En revanche, l’Ivoirien et le Camerounais semblent avoir souffert d’un certain manque de considération.

En 2005, par exemple: alors que son coéquipier Ronaldinho est récompensé, Samuel Eto’o ne termine que 10e du classement du Ballon d’or. Il sort pourtant d’une grosse saison avec le Barça. De quoi heurter sa fierté:

«Je ne suis pas parmi les trois premiers. Pourtant, j’ai autant de mérite sinon plus que certains. Depuis que je suis au Barça, qui a fait mieux que moi?», s’insurge-t-il alors.

En 2009, le Camerounais se classe 5e. Si le Ballon d’or revient naturellement à Messi, le fait que Xavi (3e, 170 points) et Iniesta (4e, 149 points) devancent largement Eto’o (75 points) interpelle; pourquoi cet ordre et un tel écart, alors que ces trois hommes ont eu autant d’importance les uns que les autres dans la marche de Barcelone ?

Quant à Didier Drogba, il ne devrait pas, sauf grosse surprise, monter sur le podium du Ballon d’or 2012.

Les pronostics tablent à nouveau sur un tiercé composé de Messi, Ronaldo et d’un joueur espagnol (Andrès Iniesta, Xavi ou Iker Casillas). L’Eléphant, au prix de matchs héroïques, a pourtant mené Chelsea jusqu’à la victoire finale en Ligue des champions cette année ! C’est à se demander ce qu’il faut faire pour séduire le jury**.

Peut-être a-t-il manqué à ces deux joueurs la réussite en Coupe du monde, même si ce n’est pas un facteur essentiel. Certains observateurs considèrent que les mérites d’Eto’o et Drogba auraient été plus reconnus s’ils avaient été européens ou sud-américains.

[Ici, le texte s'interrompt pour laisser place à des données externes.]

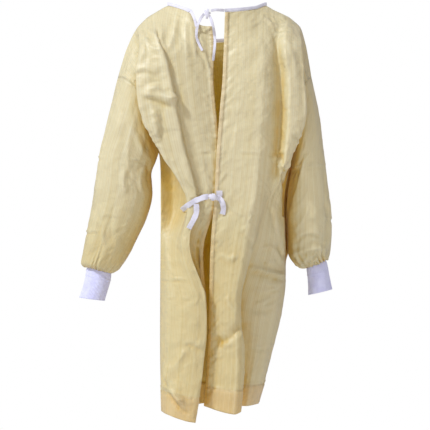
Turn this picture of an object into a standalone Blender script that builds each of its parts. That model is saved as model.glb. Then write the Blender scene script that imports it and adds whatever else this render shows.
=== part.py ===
"""A reusable isolation gown, hanging hollow as if worn and seen open at the back.

The frame is in metres with +Z up. The origin lies midway between the two points where
the shoulder seams meet the neck, which is where the wearer's shoulders carry the gown.
The open back faces -Y, the wearer's left is -X and the wearer's right is +X.
"""

import math

import bmesh
import bpy
import numpy as np
from mathutils import Vector
from mathutils.bvhtree import BVHTree

# Driving sizes, in metres.
MM = 0.001
CLOTH_WALL = 0.0015
HEM_WALL = 0.0022
KNIT_WALL = 0.0024
BINDING_WALL = 0.0026
TAPE_WALL = 0.0012
SEAM_GAP = 0.0004
BINDING_WIDTH = 0.0095
TAPE_LIFT = 0.0012
TAPE_REACH = 0.006
SEAT_RUN = 0.006
NECK_HALF_WIDTH = 0.139
FRONT_NECK_REACH = 0.088
FRONT_NECK_DROP = 0.098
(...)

En attendant, alors que Drogba (34 ans) et Eto’o (31 ans) se dirigent doucement vers la fin de leur carrière, l’Afrique attend de voir leurs héritiers se révéler à leur tour. Et peut-être dénicher parmi eux le nouveau Weah.

Nicolas Bamba

* Depuis 2007, tous les joueurs du monde sont éligibles, qu’importe leur nationalité ou celle de leur club.

** Le jury était composé de journalistes jusqu’en 2009. Depuis, il se compose ainsi : les 208 sélectionneurs des pays affiliés à la FIFA, les capitaines de ces 208 pays, et 208 journalistes issus de ces pays.